SET PROBLEM:
Extract the full set of records, then give each one again exactly.

DATA EXTRACT:
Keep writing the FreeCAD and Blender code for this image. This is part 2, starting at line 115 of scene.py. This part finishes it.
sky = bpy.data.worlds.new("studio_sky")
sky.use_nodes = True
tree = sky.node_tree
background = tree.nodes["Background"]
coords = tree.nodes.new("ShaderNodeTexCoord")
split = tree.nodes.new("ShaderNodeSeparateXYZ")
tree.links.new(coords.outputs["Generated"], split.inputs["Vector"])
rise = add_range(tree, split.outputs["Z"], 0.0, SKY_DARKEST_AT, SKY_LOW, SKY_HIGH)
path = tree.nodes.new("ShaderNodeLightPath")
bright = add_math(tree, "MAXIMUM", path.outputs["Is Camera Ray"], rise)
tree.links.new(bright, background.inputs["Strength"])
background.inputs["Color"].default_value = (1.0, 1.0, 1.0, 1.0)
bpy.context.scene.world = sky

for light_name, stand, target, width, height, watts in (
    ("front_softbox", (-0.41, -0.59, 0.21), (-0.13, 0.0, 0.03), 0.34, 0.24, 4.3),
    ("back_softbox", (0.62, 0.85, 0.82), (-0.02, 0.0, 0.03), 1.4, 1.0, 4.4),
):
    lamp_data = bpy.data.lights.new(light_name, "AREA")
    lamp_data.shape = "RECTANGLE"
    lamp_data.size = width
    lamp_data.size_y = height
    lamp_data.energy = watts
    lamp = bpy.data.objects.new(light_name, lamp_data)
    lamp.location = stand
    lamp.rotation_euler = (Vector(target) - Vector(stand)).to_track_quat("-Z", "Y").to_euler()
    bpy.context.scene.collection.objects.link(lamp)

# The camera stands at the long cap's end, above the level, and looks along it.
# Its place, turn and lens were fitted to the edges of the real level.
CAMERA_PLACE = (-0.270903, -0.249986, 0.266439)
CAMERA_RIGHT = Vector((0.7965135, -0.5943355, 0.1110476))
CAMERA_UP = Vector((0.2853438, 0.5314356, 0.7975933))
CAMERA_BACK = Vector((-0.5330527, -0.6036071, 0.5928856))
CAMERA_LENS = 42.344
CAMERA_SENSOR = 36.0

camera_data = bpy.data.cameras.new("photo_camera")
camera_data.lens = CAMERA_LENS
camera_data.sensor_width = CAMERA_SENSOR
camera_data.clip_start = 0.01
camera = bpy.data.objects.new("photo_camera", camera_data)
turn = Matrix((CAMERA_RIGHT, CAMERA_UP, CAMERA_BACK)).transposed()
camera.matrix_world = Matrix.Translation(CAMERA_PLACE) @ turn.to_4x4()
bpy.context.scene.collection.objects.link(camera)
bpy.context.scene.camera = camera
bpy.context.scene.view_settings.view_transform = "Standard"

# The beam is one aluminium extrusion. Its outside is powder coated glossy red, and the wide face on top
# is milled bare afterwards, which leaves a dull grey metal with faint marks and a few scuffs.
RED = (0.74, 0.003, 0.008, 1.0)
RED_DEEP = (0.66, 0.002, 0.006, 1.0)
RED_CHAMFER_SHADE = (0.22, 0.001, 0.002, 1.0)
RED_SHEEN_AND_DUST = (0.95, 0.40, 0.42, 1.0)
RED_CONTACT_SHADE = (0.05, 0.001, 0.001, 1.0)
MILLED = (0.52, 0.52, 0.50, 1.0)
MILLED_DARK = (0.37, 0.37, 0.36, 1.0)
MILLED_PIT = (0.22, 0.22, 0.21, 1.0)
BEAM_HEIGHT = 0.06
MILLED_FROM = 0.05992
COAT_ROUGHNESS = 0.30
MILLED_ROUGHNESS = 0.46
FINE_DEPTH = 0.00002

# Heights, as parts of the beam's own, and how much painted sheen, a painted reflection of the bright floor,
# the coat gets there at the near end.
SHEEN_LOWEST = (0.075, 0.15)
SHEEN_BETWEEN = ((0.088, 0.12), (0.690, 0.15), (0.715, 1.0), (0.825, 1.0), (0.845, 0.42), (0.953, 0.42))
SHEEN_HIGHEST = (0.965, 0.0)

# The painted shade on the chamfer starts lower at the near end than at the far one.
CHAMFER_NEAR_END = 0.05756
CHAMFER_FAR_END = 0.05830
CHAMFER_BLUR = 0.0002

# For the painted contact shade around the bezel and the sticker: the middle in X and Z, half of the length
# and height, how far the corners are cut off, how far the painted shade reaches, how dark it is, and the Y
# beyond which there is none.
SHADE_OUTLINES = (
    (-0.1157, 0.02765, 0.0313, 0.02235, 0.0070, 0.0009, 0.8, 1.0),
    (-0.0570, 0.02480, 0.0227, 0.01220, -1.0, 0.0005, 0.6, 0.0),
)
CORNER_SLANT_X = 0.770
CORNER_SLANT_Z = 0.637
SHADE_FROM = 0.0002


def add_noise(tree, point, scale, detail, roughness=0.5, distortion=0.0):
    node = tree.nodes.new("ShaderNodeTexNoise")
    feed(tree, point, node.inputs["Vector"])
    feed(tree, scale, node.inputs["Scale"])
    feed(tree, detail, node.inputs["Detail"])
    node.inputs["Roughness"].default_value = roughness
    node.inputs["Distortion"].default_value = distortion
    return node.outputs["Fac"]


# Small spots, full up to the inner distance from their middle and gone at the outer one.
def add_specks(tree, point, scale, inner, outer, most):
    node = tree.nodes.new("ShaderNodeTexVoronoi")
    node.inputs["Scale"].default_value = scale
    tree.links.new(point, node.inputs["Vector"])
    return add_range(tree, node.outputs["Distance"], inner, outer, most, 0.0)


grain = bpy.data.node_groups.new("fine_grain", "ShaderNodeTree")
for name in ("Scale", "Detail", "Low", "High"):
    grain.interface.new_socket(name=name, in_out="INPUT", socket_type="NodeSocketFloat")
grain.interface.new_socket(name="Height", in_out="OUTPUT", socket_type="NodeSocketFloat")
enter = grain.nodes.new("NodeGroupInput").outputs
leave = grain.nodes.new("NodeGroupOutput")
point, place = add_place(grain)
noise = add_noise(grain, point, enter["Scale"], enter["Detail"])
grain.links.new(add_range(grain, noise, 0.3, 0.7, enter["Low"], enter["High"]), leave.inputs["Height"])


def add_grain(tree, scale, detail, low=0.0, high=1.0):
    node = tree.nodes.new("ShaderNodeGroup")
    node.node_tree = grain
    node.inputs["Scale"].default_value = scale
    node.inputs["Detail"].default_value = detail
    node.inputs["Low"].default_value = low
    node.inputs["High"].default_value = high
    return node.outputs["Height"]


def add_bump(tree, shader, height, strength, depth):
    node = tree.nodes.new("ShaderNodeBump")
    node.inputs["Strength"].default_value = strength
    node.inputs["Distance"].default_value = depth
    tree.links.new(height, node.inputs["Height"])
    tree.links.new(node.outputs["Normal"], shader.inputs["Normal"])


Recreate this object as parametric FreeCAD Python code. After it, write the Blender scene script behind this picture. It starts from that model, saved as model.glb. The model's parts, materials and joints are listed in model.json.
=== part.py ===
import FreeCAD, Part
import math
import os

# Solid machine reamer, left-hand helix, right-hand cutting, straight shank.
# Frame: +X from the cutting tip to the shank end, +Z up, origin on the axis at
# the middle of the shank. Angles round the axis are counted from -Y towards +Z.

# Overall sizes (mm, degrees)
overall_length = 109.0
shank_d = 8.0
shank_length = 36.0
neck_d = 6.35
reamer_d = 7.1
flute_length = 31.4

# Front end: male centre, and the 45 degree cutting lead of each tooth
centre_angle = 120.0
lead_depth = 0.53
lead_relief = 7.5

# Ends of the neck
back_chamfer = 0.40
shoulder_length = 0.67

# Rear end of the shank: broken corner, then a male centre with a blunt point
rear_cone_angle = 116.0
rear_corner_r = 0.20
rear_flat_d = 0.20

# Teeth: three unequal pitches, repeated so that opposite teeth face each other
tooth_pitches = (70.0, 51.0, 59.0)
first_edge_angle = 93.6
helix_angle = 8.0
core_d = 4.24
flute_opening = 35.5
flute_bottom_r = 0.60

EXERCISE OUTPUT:
Keep writing the FreeCAD and Blender code for this image. This is part 2, starting at line 115 of scene.py. This part finishes it.
sky = bpy.data.worlds.new("studio_sky")
sky.use_nodes = True
tree = sky.node_tree
background = tree.nodes["Background"]
coords = tree.nodes.new("ShaderNodeTexCoord")
split = tree.nodes.new("ShaderNodeSeparateXYZ")
tree.links.new(coords.outputs["Generated"], split.inputs["Vector"])
rise = add_range(tree, split.outputs["Z"], 0.0, SKY_DARKEST_AT, SKY_LOW, SKY_HIGH)
path = tree.nodes.new("ShaderNodeLightPath")
bright = add_math(tree, "MAXIMUM", path.outputs["Is Camera Ray"], rise)
tree.links.new(bright, background.inputs["Strength"])
background.inputs["Color"].default_value = (1.0, 1.0, 1.0, 1.0)
bpy.context.scene.world = sky

for light_name, stand, target, width, height, watts in (
    ("front_softbox", (-0.41, -0.59, 0.21), (-0.13, 0.0, 0.03), 0.34, 0.24, 4.3),
    ("back_softbox", (0.62, 0.85, 0.82), (-0.02, 0.0, 0.03), 1.4, 1.0, 4.4),
):
    lamp_data = bpy.data.lights.new(light_name, "AREA")
    lamp_data.shape = "RECTANGLE"
    lamp_data.size = width
    lamp_data.size_y = height
    lamp_data.energy = watts
    lamp = bpy.data.objects.new(light_name, lamp_data)
    lamp.location = stand
    lamp.rotation_euler = (Vector(target) - Vector(stand)).to_track_quat("-Z", "Y").to_euler()
    bpy.context.scene.collection.objects.link(lamp)

# The camera stands at the long cap's end, above the level, and looks along it.
# Its place, turn and lens were fitted to the edges of the real level.
CAMERA_PLACE = (-0.270903, -0.249986, 0.266439)
CAMERA_RIGHT = Vector((0.7965135, -0.5943355, 0.1110476))
CAMERA_UP = Vector((0.2853438, 0.5314356, 0.7975933))
CAMERA_BACK = Vector((-0.5330527, -0.6036071, 0.5928856))
CAMERA_LENS = 42.344
CAMERA_SENSOR = 36.0

camera_data = bpy.data.cameras.new("photo_camera")
camera_data.lens = CAMERA_LENS
camera_data.sensor_width = CAMERA_SENSOR
camera_data.clip_start = 0.01
camera = bpy.data.objects.new("photo_camera", camera_data)
turn = Matrix((CAMERA_RIGHT, CAMERA_UP, CAMERA_BACK)).transposed()
camera.matrix_world = Matrix.Translation(CAMERA_PLACE) @ turn.to_4x4()
bpy.context.scene.collection.objects.link(camera)
bpy.context.scene.camera = camera
bpy.context.scene.view_settings.view_transform = "Standard"

# The beam is one aluminium extrusion. Its outside is powder coated glossy red, and the wide face on top
# is milled bare afterwards, which leaves a dull grey metal with faint marks and a few scuffs.
RED = (0.74, 0.003, 0.008, 1.0)
RED_DEEP = (0.66, 0.002, 0.006, 1.0)
RED_CHAMFER_SHADE = (0.22, 0.001, 0.002, 1.0)
RED_SHEEN_AND_DUST = (0.95, 0.40, 0.42, 1.0)
RED_CONTACT_SHADE = (0.05, 0.001, 0.001, 1.0)
MILLED = (0.52, 0.52, 0.50, 1.0)
MILLED_DARK = (0.37, 0.37, 0.36, 1.0)
MILLED_PIT = (0.22, 0.22, 0.21, 1.0)
BEAM_HEIGHT = 0.06
MILLED_FROM = 0.05992
COAT_ROUGHNESS = 0.30
MILLED_ROUGHNESS = 0.46
FINE_DEPTH = 0.00002

# Heights, as parts of the beam's own, and how much painted sheen, a painted reflection of the bright floor,
# the coat gets there at the near end.
SHEEN_LOWEST = (0.075, 0.15)
SHEEN_BETWEEN = ((0.088, 0.12), (0.690, 0.15), (0.715, 1.0), (0.825, 1.0), (0.845, 0.42), (0.953, 0.42))
SHEEN_HIGHEST = (0.965, 0.0)

# The painted shade on the chamfer starts lower at the near end than at the far one.
CHAMFER_NEAR_END = 0.05756
CHAMFER_FAR_END = 0.05830
CHAMFER_BLUR = 0.0002

# For the painted contact shade around the bezel and the sticker: the middle in X and Z, half of the length
# and height, how far the corners are cut off, how far the painted shade reaches, how dark it is, and the Y
# beyond which there is none.
SHADE_OUTLINES = (
    (-0.1157, 0.02765, 0.0313, 0.02235, 0.0070, 0.0009, 0.8, 1.0),
    (-0.0570, 0.02480, 0.0227, 0.01220, -1.0, 0.0005, 0.6, 0.0),
)
CORNER_SLANT_X = 0.770
CORNER_SLANT_Z = 0.637
SHADE_FROM = 0.0002


def add_noise(tree, point, scale, detail, roughness=0.5, distortion=0.0):
    node = tree.nodes.new("ShaderNodeTexNoise")
    feed(tree, point, node.inputs["Vector"])
    feed(tree, scale, node.inputs["Scale"])
    feed(tree, detail, node.inputs["Detail"])
    node.inputs["Roughness"].default_value = roughness
    node.inputs["Distortion"].default_value = distortion
    return node.outputs["Fac"]


# Small spots, full up to the inner distance from their middle and gone at the outer one.
def add_specks(tree, point, scale, inner, outer, most):
    node = tree.nodes.new("ShaderNodeTexVoronoi")
    node.inputs["Scale"].default_value = scale
    tree.links.new(point, node.inputs["Vector"])
    return add_range(tree, node.outputs["Distance"], inner, outer, most, 0.0)


grain = bpy.data.node_groups.new("fine_grain", "ShaderNodeTree")
for name in ("Scale", "Detail", "Low", "High"):
    grain.interface.new_socket(name=name, in_out="INPUT", socket_type="NodeSocketFloat")
grain.interface.new_socket(name="Height", in_out="OUTPUT", socket_type="NodeSocketFloat")
enter = grain.nodes.new("NodeGroupInput").outputs
leave = grain.nodes.new("NodeGroupOutput")
point, place = add_place(grain)
noise = add_noise(grain, point, enter["Scale"], enter["Detail"])
grain.links.new(add_range(grain, noise, 0.3, 0.7, enter["Low"], enter["High"]), leave.inputs["Height"])


def add_grain(tree, scale, detail, low=0.0, high=1.0):
    node = tree.nodes.new("ShaderNodeGroup")
    node.node_tree = grain
    node.inputs["Scale"].default_value = scale
    node.inputs["Detail"].default_value = detail
    node.inputs["Low"].default_value = low
    node.inputs["High"].default_value = high
    return node.outputs["Height"]


def add_bump(tree, shader, height, strength, depth):
    node = tree.nodes.new("ShaderNodeBump")
    node.inputs["Strength"].default_value = strength
    node.inputs["Distance"].default_value = depth
    tree.links.new(height, node.inputs["Height"])
    tree.links.new(node.outputs["Normal"], shader.inputs["Normal"])


Recreate this object as parametric FreeCAD Python code. After it, write the Blender scene script behind this picture. It starts from that model, saved as model.glb. The model's parts, materials and joints are listed in model.json.
=== part.py ===
import FreeCAD, Part
import math
import os

# Solid machine reamer, left-hand helix, right-hand cutting, straight shank.
# Frame: +X from the cutting tip to the shank end, +Z up, origin on the axis at
# the middle of the shank. Angles round the axis are counted from -Y towards +Z.

# Overall sizes (mm, degrees)
overall_length = 109.0
shank_d = 8.0
shank_length = 36.0
neck_d = 6.35
reamer_d = 7.1
flute_length = 31.4

# Front end: male centre, and the 45 degree cutting lead of each tooth
centre_angle = 120.0
lead_depth = 0.53
lead_relief = 7.5

# Ends of the neck
back_chamfer = 0.40
shoulder_length = 0.67

# Rear end of the shank: broken corner, then a male centre with a blunt point
rear_cone_angle = 116.0
rear_corner_r = 0.20
rear_flat_d = 0.20

# Teeth: three unequal pitches, repeated so that opposite teeth face each other
tooth_pitches = (70.0, 51.0, 59.0)
first_edge_angle = 93.6
helix_angle = 8.0
core_d = 4.24
flute_opening = 35.5
flute_bottom_r = 0.60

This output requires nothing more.